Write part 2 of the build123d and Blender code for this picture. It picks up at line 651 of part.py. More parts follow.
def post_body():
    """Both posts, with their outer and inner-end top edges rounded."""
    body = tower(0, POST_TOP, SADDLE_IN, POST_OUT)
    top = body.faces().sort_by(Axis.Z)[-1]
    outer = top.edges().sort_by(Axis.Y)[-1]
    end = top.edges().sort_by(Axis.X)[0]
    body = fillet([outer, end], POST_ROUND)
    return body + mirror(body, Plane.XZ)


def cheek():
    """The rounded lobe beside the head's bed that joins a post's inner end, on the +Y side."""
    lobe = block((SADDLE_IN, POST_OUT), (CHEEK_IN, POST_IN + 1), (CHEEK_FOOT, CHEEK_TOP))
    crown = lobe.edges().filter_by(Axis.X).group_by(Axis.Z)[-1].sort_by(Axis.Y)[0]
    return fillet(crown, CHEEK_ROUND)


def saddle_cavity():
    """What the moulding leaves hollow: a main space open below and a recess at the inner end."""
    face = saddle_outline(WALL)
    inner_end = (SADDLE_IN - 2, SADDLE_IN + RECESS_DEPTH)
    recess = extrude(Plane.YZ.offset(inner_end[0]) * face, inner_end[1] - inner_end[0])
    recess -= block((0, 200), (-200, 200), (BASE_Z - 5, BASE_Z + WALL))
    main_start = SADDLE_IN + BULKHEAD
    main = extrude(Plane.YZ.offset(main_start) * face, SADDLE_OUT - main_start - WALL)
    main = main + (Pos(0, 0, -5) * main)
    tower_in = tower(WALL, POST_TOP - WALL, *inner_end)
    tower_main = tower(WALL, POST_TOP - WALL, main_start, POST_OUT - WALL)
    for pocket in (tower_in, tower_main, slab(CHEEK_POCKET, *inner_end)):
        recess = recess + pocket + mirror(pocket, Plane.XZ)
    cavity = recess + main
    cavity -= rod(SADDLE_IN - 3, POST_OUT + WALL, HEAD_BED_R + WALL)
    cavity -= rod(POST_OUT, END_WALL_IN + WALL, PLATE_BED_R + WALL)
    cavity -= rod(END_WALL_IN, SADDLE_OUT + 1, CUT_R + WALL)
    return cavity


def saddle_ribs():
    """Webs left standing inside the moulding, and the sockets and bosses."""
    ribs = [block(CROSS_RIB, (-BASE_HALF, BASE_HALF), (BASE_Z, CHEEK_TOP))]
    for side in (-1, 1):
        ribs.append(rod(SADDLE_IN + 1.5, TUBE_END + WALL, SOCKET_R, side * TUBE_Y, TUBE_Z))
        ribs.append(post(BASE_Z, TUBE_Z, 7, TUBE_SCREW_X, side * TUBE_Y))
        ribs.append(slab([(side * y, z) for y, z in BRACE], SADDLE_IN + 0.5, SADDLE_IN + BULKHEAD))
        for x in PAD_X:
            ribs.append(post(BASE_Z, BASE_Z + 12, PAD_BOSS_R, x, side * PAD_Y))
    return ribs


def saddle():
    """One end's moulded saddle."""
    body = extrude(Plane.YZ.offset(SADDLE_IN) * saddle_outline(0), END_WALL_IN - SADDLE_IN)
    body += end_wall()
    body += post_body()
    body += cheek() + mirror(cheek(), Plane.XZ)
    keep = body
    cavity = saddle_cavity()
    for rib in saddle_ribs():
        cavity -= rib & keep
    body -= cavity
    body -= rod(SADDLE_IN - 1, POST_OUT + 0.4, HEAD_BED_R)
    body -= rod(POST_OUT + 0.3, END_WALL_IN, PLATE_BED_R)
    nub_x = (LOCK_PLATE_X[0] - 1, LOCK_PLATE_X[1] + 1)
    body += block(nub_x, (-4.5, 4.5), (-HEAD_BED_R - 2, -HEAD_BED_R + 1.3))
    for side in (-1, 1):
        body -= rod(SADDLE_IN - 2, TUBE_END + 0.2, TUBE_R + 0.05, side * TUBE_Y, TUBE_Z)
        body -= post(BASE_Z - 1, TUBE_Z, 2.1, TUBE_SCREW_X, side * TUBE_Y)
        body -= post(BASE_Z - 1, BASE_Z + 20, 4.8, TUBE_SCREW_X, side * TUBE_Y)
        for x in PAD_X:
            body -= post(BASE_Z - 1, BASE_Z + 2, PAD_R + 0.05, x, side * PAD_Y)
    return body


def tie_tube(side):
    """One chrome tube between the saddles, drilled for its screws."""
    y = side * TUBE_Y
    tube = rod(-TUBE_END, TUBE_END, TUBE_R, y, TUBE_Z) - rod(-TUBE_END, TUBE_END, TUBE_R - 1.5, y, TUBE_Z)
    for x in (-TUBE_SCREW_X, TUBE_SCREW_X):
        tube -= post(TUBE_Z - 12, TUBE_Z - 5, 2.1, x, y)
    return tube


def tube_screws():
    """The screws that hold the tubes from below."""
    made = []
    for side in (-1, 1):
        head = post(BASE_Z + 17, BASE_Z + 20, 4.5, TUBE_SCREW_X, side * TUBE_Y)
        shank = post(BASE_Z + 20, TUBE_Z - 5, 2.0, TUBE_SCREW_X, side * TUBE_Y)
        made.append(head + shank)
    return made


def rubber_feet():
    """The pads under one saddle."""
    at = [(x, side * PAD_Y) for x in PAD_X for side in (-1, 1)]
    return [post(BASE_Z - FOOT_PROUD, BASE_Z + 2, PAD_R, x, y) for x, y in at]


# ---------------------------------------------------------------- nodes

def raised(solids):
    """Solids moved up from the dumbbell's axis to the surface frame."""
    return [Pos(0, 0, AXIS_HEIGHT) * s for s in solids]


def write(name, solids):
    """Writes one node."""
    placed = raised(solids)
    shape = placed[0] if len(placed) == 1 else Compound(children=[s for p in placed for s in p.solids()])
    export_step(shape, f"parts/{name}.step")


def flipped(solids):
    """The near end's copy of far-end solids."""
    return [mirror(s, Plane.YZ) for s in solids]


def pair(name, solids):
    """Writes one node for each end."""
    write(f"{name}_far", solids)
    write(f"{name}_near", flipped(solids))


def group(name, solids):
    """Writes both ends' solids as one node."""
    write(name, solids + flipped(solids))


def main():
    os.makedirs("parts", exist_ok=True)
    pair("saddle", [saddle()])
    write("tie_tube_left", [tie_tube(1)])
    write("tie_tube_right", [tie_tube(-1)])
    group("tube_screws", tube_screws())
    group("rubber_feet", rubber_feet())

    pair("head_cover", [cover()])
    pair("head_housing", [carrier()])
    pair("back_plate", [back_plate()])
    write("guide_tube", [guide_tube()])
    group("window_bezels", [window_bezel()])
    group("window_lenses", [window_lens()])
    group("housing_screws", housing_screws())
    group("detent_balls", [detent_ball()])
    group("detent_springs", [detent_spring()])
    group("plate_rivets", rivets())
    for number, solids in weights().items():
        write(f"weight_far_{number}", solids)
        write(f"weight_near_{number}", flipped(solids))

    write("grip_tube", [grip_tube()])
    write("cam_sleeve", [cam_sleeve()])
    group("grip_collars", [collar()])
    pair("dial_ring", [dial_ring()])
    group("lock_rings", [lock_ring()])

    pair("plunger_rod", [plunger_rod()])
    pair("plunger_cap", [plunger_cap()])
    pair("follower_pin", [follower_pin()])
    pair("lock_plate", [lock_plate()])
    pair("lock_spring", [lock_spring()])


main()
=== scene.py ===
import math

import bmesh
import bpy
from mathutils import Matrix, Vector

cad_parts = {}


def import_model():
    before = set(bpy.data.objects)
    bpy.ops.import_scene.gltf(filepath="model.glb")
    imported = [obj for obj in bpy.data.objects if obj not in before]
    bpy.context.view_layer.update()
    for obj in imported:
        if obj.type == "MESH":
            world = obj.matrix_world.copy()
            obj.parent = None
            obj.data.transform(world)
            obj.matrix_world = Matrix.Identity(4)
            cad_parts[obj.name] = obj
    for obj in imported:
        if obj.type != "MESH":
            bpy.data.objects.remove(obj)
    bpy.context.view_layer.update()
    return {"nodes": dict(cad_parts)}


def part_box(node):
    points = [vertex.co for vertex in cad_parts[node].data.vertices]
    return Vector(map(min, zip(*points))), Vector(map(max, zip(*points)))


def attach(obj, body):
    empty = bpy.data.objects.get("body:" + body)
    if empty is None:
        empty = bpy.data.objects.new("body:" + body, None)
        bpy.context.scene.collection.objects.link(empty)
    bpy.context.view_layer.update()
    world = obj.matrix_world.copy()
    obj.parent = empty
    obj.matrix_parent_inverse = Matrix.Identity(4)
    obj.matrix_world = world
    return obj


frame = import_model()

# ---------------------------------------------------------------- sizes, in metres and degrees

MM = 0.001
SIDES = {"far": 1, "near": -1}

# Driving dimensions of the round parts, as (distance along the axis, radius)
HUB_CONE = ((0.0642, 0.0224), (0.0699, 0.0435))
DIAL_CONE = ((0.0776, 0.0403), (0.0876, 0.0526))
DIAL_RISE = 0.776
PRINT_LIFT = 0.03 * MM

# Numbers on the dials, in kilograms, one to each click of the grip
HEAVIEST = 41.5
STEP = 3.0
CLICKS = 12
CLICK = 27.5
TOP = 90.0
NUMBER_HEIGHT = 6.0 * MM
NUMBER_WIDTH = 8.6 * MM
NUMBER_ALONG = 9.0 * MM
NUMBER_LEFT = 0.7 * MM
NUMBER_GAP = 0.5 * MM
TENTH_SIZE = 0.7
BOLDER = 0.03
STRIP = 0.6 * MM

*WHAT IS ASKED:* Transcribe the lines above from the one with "obj.data.transform(world)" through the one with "PRINT_LIFT = 0.03 * MM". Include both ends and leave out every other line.

*RESULT BELOW:*
            obj.data.transform(world)
            obj.matrix_world = Matrix.Identity(4)
            cad_parts[obj.name] = obj
    for obj in imported:
        if obj.type != "MESH":
            bpy.data.objects.remove(obj)
    bpy.context.view_layer.update()
    return {"nodes": dict(cad_parts)}


def part_box(node):
    points = [vertex.co for vertex in cad_parts[node].data.vertices]
    return Vector(map(min, zip(*points))), Vector(map(max, zip(*points)))


def attach(obj, body):
    empty = bpy.data.objects.get("body:" + body)
    if empty is None:
        empty = bpy.data.objects.new("body:" + body, None)
        bpy.context.scene.collection.objects.link(empty)
    bpy.context.view_layer.update()
    world = obj.matrix_world.copy()
    obj.parent = empty
    obj.matrix_parent_inverse = Matrix.Identity(4)
    obj.matrix_world = world
    return obj


frame = import_model()

# ---------------------------------------------------------------- sizes, in metres and degrees

MM = 0.001
SIDES = {"far": 1, "near": -1}

# Driving dimensions of the round parts, as (distance along the axis, radius)
HUB_CONE = ((0.0642, 0.0224), (0.0699, 0.0435))
DIAL_CONE = ((0.0776, 0.0403), (0.0876, 0.0526))
DIAL_RISE = 0.776
PRINT_LIFT = 0.03 * MM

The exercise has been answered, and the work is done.